Foreign central banks and government agencies continue to go all in on short-term U.S. Treasury bills while dumping longer term U.S. debt, the latest Treasury International Capital report said. At the same time, private investors increased their holdings, helping to push up total foreign ownership of Treasuries in February.

   -- For four straight months through February, foreign institutions sold 
      Treasury bonds and notes, or debt that matures in over a year. At the 
      same time, they have been consistently buying shorter-dated bills that 
      are virtually risk-free and repay in less than a year. 
 
   -- Taken together, they signal that foreign governments could be pessimistic 
      about the U.S.'s long-term prospects, while trying to increase their 
      near-term access to cash.

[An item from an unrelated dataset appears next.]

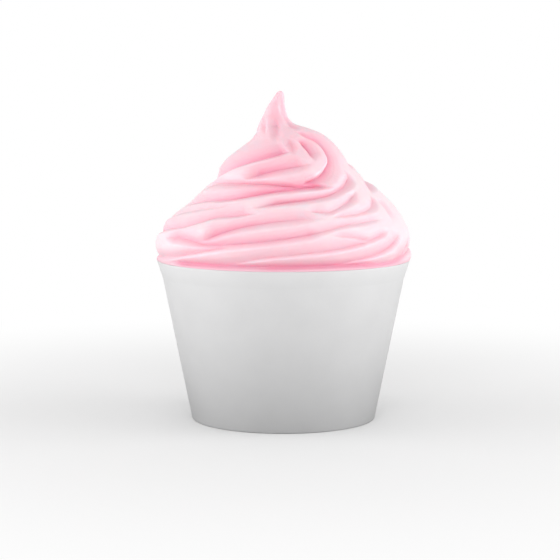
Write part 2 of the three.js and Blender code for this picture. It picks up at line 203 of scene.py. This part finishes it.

Investors worry that some foreigners could be 
      selling U.S. assets in retaliation for President Donald Trump's trade 
      policies. 
 
   -- Foreign central banks unloaded a net $19.6 billion in longer term U.S. 
      bonds and notes in February, after selling $24.1 billion in January and 
      $42.3 billion in December, the Treasury International Capital report 
      said. They sold just over a billion in November. 
 
   -- At the same time, banks and governments bought a net $61.6 billion of 
      Treasury bills, or shorter-term debt, in February. That's after buying 
      $67 billion in January and $2.3 billion in December. The heavy appetite 
      suggests that central bankers favor the yields on shorter-dated bills. 

What's Next: Foreigners, including private investors and official sectors, hold $8.8 trillion of U.S. debt, Treasury figures show. Japan bought a net $31.7 billion of longer-dated Treasury debt in February, while China sold a net $4.8 billion. The next Treasury International Capital report comes out on May 16.